Elayne Riggs' Journal (for Leah)

Thursday, March 29, 2007

Drained

I didn't realize how exhausting this mourning period would continue to be. I have even less energy today than I did yesterday, if such a thing is possible. I didn't sleep much at all last night, my sciatica is much worse (due in part to walking up and down uncarpeted stairs in my slippers), I'm not seeing very well (not a real surprise considering how much of a workout my tear ducts have gotten, combined with this annoying twitch I keep getting on my lower left eyelid which I think must somehow be related to the sciatica) and my range of motion is shot. My sister-in-law is teaching me some stretching exercises to increase movement but all they seem to be doing now is increasing pain, possibly because I'm so tired.

Reading your comments and other blogs has really buoyed me through this time. Of particular interest or amusement to me, and therefore posts I highly recommend, have been:

Bint Alshamsa's inspirational essay about living with cancer, as a reminder to people wondering about Elizabeth Edwards' strength that "incurable" and "terminal" are not necessarily synonymous.

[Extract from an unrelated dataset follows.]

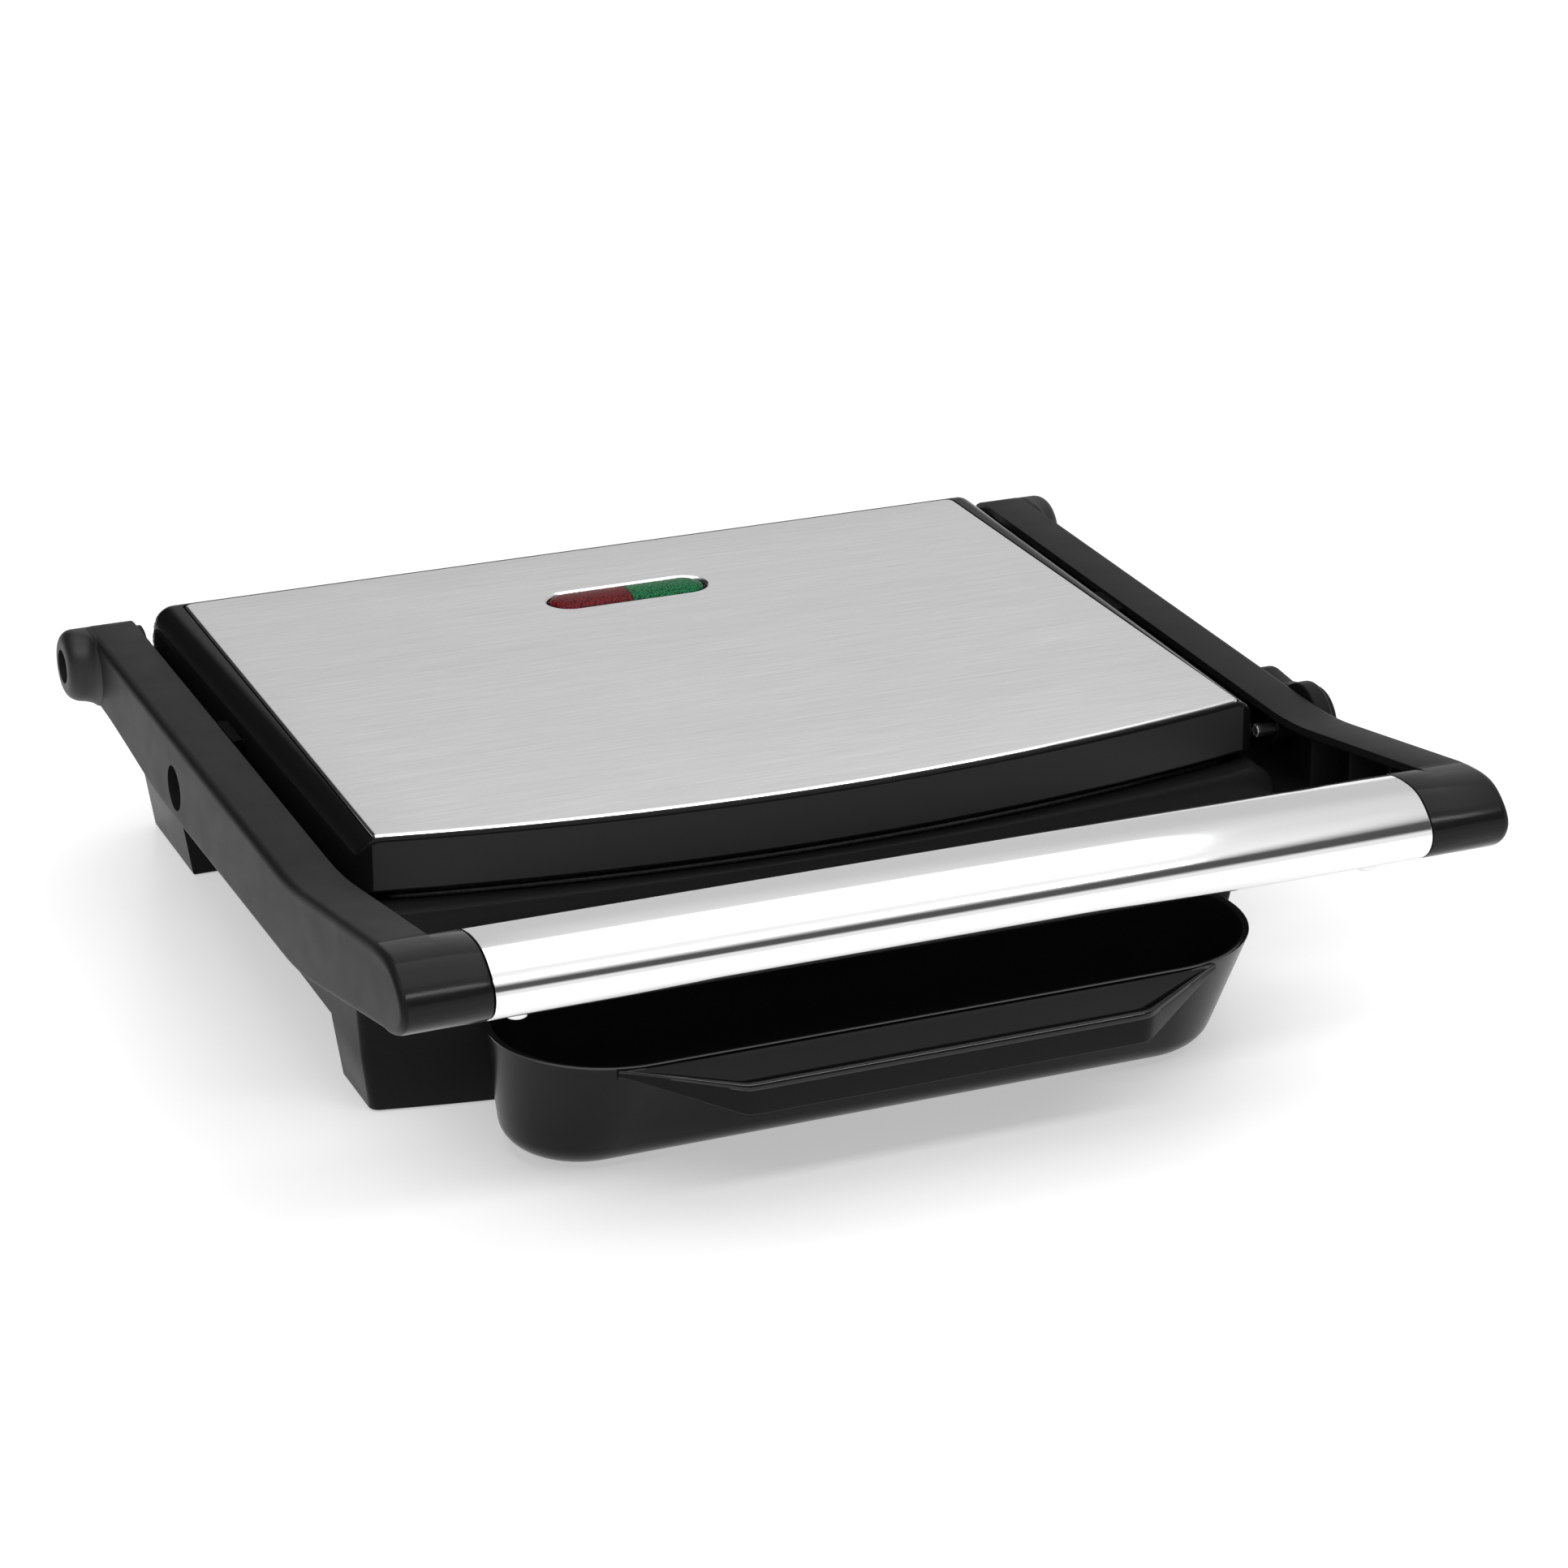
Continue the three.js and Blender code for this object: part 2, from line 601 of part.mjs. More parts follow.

Tom Russell's analysis of why it's hard for many writers to get a handle on Wonder Woman, and why meta-fiction just isn't satisfying storytelling (hear hear).

The Truffle's comparison of argumentative Usenet trolls and reactionary pundits, and how laughter is her best medicine in dealing with both.

I'm looking forward to recovering my equilibrium a little more, at which point you'll see a mess of catching up here. I'm just not sure when that's going to happen.